:: What is asked ::
Each line below is to be written out in full, exactly as shown.

:: Information shown ::

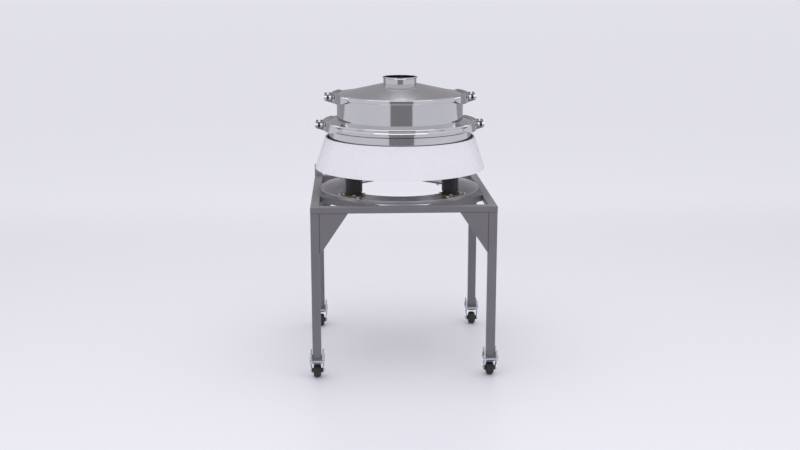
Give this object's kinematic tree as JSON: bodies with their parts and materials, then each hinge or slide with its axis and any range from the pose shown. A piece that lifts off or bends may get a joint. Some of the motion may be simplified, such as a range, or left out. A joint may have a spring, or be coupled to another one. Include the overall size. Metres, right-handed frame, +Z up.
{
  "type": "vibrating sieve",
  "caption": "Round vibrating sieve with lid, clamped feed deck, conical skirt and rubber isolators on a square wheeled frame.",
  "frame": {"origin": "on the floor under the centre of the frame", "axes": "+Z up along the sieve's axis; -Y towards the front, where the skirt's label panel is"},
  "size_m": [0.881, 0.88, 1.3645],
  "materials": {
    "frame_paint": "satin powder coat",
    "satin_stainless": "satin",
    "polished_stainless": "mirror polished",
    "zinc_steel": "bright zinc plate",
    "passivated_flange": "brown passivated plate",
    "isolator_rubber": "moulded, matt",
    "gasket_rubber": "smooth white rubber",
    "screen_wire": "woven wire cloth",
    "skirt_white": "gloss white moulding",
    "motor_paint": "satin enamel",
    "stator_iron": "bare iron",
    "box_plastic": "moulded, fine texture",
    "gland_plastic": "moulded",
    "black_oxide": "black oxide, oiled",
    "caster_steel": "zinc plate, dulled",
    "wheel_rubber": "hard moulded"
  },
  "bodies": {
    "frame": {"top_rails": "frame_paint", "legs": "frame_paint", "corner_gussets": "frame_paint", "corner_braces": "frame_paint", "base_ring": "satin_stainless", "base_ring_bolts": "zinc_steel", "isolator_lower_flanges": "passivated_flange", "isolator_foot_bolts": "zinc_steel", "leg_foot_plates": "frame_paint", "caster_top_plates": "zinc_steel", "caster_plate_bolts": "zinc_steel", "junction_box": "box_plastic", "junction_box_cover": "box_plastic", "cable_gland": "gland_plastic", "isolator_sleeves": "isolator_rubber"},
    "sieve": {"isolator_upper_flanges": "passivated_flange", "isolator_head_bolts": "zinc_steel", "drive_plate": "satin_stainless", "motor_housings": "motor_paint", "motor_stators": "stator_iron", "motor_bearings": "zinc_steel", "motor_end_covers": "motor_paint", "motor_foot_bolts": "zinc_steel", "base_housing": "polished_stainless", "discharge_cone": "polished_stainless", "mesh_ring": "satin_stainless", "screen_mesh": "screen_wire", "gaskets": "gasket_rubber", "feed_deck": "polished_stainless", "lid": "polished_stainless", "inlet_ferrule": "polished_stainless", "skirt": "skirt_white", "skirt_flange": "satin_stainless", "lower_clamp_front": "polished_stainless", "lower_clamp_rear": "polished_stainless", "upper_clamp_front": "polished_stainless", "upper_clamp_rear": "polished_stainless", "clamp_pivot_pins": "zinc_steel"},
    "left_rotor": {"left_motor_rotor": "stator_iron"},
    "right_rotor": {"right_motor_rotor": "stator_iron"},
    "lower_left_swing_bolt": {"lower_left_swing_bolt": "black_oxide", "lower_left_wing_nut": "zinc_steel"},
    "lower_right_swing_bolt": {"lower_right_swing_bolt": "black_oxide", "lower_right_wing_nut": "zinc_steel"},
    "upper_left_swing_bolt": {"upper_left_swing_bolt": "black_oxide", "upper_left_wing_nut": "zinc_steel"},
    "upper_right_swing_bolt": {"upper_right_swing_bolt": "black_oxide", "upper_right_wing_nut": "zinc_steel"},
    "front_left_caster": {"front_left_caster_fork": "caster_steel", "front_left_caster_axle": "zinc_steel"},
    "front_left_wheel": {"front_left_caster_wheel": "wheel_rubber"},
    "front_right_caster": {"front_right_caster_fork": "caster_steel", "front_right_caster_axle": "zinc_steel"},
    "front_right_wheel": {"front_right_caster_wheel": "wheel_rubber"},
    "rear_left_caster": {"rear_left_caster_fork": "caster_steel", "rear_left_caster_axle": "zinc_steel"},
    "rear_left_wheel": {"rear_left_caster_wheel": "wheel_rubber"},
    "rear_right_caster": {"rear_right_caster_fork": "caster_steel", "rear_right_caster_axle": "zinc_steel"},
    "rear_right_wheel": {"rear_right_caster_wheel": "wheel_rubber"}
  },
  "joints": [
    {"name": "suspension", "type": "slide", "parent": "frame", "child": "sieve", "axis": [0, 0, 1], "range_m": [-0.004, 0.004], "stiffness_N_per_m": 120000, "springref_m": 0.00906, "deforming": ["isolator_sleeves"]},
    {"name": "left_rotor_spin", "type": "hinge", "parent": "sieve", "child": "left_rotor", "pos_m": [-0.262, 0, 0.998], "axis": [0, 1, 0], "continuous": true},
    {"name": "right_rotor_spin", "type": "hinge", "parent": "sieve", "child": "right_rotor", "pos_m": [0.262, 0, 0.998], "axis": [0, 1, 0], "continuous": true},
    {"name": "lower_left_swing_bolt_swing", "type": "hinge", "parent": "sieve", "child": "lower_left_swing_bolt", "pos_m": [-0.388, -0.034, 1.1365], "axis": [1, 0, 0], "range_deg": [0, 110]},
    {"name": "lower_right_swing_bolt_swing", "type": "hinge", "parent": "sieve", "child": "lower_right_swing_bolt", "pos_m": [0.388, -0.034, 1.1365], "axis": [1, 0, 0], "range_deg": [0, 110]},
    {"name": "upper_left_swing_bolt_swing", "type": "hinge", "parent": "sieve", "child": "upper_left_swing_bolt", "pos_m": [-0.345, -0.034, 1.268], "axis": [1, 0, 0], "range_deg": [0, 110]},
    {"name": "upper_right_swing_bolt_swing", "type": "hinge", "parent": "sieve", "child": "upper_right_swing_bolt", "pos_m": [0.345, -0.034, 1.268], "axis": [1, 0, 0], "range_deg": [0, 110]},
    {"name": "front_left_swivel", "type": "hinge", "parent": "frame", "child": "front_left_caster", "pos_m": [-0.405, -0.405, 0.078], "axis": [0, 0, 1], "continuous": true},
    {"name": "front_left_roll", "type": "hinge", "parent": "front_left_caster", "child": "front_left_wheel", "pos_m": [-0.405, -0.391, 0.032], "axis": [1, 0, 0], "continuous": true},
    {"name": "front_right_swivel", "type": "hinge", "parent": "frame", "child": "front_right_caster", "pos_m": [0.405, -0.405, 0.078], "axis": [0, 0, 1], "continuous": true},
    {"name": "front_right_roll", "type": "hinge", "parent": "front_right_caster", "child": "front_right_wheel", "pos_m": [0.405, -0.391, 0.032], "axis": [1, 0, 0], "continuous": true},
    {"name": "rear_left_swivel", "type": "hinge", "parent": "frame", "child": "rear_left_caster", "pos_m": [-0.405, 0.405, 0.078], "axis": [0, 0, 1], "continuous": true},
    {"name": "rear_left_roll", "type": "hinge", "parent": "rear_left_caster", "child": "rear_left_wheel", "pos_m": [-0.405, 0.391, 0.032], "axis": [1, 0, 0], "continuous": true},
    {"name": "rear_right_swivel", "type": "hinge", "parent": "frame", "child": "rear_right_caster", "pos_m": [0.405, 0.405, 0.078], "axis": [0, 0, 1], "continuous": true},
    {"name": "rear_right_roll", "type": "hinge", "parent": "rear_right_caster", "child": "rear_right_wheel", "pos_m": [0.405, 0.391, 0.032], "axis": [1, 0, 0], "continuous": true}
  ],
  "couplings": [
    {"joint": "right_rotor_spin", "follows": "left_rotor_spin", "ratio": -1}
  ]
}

:: Response to the exercise ::
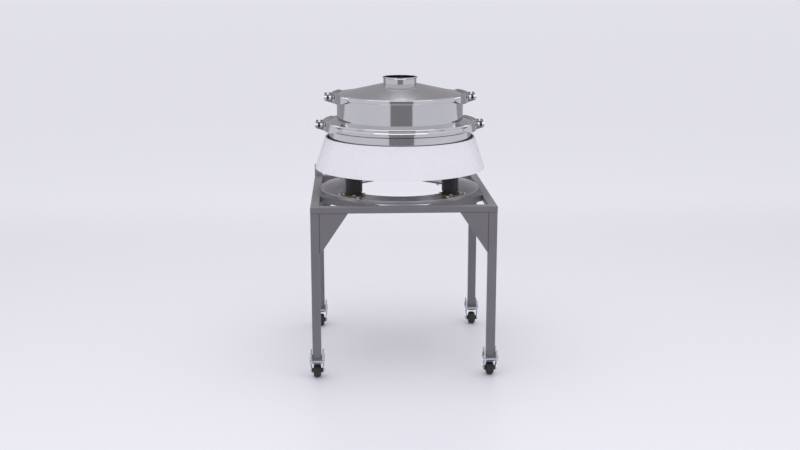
Give this object's kinematic tree as JSON: bodies with their parts and materials, then each hinge or slide with its axis and any range from the pose shown. A piece that lifts off or bends may get a joint. Some of the motion may be simplified, such as a range, or left out. A joint may have a spring, or be coupled to another one. Include the overall size. Metres, right-handed frame, +Z up.
{
  "type": "vibrating sieve",
  "caption": "Round vibrating sieve with lid, clamped feed deck, conical skirt and rubber isolators on a square wheeled frame.",
  "frame": {"origin": "on the floor under the centre of the frame", "axes": "+Z up along the sieve's axis; -Y towards the front, where the skirt's label panel is"},
  "size_m": [0.881, 0.88, 1.3645],
  "materials": {
    "frame_paint": "satin powder coat",
    "satin_stainless": "satin",
    "polished_stainless": "mirror polished",
    "zinc_steel": "bright zinc plate",
    "passivated_flange": "brown passivated plate",
    "isolator_rubber": "moulded, matt",
    "gasket_rubber": "smooth white rubber",
    "screen_wire": "woven wire cloth",
    "skirt_white": "gloss white moulding",
    "motor_paint": "satin enamel",
    "stator_iron": "bare iron",
    "box_plastic": "moulded, fine texture",
    "gland_plastic": "moulded",
    "black_oxide": "black oxide, oiled",
    "caster_steel": "zinc plate, dulled",
    "wheel_rubber": "hard moulded"
  },
  "bodies": {
    "frame": {"top_rails": "frame_paint", "legs": "frame_paint", "corner_gussets": "frame_paint", "corner_braces": "frame_paint", "base_ring": "satin_stainless", "base_ring_bolts": "zinc_steel", "isolator_lower_flanges": "passivated_flange", "isolator_foot_bolts": "zinc_steel", "leg_foot_plates": "frame_paint", "caster_top_plates": "zinc_steel", "caster_plate_bolts": "zinc_steel", "junction_box": "box_plastic", "junction_box_cover": "box_plastic", "cable_gland": "gland_plastic", "isolator_sleeves": "isolator_rubber"},
    "sieve": {"isolator_upper_flanges": "passivated_flange", "isolator_head_bolts": "zinc_steel", "drive_plate": "satin_stainless", "motor_housings": "motor_paint", "motor_stators": "stator_iron", "motor_bearings": "zinc_steel", "motor_end_covers": "motor_paint", "motor_foot_bolts": "zinc_steel", "base_housing": "polished_stainless", "discharge_cone": "polished_stainless", "mesh_ring": "satin_stainless", "screen_mesh": "screen_wire", "gaskets": "gasket_rubber", "feed_deck": "polished_stainless", "lid": "polished_stainless", "inlet_ferrule": "polished_stainless", "skirt": "skirt_white", "skirt_flange": "satin_stainless", "lower_clamp_front": "polished_stainless", "lower_clamp_rear": "polished_stainless", "upper_clamp_front": "polished_stainless", "upper_clamp_rear": "polished_stainless", "clamp_pivot_pins": "zinc_steel"},
    "left_rotor": {"left_motor_rotor": "stator_iron"},
    "right_rotor": {"right_motor_rotor": "stator_iron"},
    "lower_left_swing_bolt": {"lower_left_swing_bolt": "black_oxide", "lower_left_wing_nut": "zinc_steel"},
    "lower_right_swing_bolt": {"lower_right_swing_bolt": "black_oxide", "lower_right_wing_nut": "zinc_steel"},
    "upper_left_swing_bolt": {"upper_left_swing_bolt": "black_oxide", "upper_left_wing_nut": "zinc_steel"},
    "upper_right_swing_bolt": {"upper_right_swing_bolt": "black_oxide", "upper_right_wing_nut": "zinc_steel"},
    "front_left_caster": {"front_left_caster_fork": "caster_steel", "front_left_caster_axle": "zinc_steel"},
    "front_left_wheel": {"front_left_caster_wheel": "wheel_rubber"},
    "front_right_caster": {"front_right_caster_fork": "caster_steel", "front_right_caster_axle": "zinc_steel"},
    "front_right_wheel": {"front_right_caster_wheel": "wheel_rubber"},
    "rear_left_caster": {"rear_left_caster_fork": "caster_steel", "rear_left_caster_axle": "zinc_steel"},
    "rear_left_wheel": {"rear_left_caster_wheel": "wheel_rubber"},
    "rear_right_caster": {"rear_right_caster_fork": "caster_steel", "rear_right_caster_axle": "zinc_steel"},
    "rear_right_wheel": {"rear_right_caster_wheel": "wheel_rubber"}
  },
  "joints": [
    {"name": "suspension", "type": "slide", "parent": "frame", "child": "sieve", "axis": [0, 0, 1], "range_m": [-0.004, 0.004], "stiffness_N_per_m": 120000, "springref_m": 0.00906, "deforming": ["isolator_sleeves"]},
    {"name": "left_rotor_spin", "type": "hinge", "parent": "sieve", "child": "left_rotor", "pos_m": [-0.262, 0, 0.998], "axis": [0, 1, 0], "continuous": true},
    {"name": "right_rotor_spin", "type": "hinge", "parent": "sieve", "child": "right_rotor", "pos_m": [0.262, 0, 0.998], "axis": [0, 1, 0], "continuous": true},
    {"name": "lower_left_swing_bolt_swing", "type": "hinge", "parent": "sieve", "child": "lower_left_swing_bolt", "pos_m": [-0.388, -0.034, 1.1365], "axis": [1, 0, 0], "range_deg": [0, 110]},
    {"name": "lower_right_swing_bolt_swing", "type": "hinge", "parent": "sieve", "child": "lower_right_swing_bolt", "pos_m": [0.388, -0.034, 1.1365], "axis": [1, 0, 0], "range_deg": [0, 110]},
    {"name": "upper_left_swing_bolt_swing", "type": "hinge", "parent": "sieve", "child": "upper_left_swing_bolt", "pos_m": [-0.345, -0.034, 1.268], "axis": [1, 0, 0], "range_deg": [0, 110]},
    {"name": "upper_right_swing_bolt_swing", "type": "hinge", "parent": "sieve", "child": "upper_right_swing_bolt", "pos_m": [0.345, -0.034, 1.268], "axis": [1, 0, 0], "range_deg": [0, 110]},
    {"name": "front_left_swivel", "type": "hinge", "parent": "frame", "child": "front_left_caster", "pos_m": [-0.405, -0.405, 0.078], "axis": [0, 0, 1], "continuous": true},
    {"name": "front_left_roll", "type": "hinge", "parent": "front_left_caster", "child": "front_left_wheel", "pos_m": [-0.405, -0.391, 0.032], "axis": [1, 0, 0], "continuous": true},
    {"name": "front_right_swivel", "type": "hinge", "parent": "frame", "child": "front_right_caster", "pos_m": [0.405, -0.405, 0.078], "axis": [0, 0, 1], "continuous": true},
    {"name": "front_right_roll", "type": "hinge", "parent": "front_right_caster", "child": "front_right_wheel", "pos_m": [0.405, -0.391, 0.032], "axis": [1, 0, 0], "continuous": true},
    {"name": "rear_left_swivel", "type": "hinge", "parent": "frame", "child": "rear_left_caster", "pos_m": [-0.405, 0.405, 0.078], "axis": [0, 0, 1], "continuous": true},
    {"name": "rear_left_roll", "type": "hinge", "parent": "rear_left_caster", "child": "rear_left_wheel", "pos_m": [-0.405, 0.391, 0.032], "axis": [1, 0, 0], "continuous": true},
    {"name": "rear_right_swivel", "type": "hinge", "parent": "frame", "child": "rear_right_caster", "pos_m": [0.405, 0.405, 0.078], "axis": [0, 0, 1], "continuous": true},
    {"name": "rear_right_roll", "type": "hinge", "parent": "rear_right_caster", "child": "rear_right_wheel", "pos_m": [0.405, 0.391, 0.032], "axis": [1, 0, 0], "continuous": true}
  ],
  "couplings": [
    {"joint": "right_rotor_spin", "follows": "left_rotor_spin", "ratio": -1}
  ]
}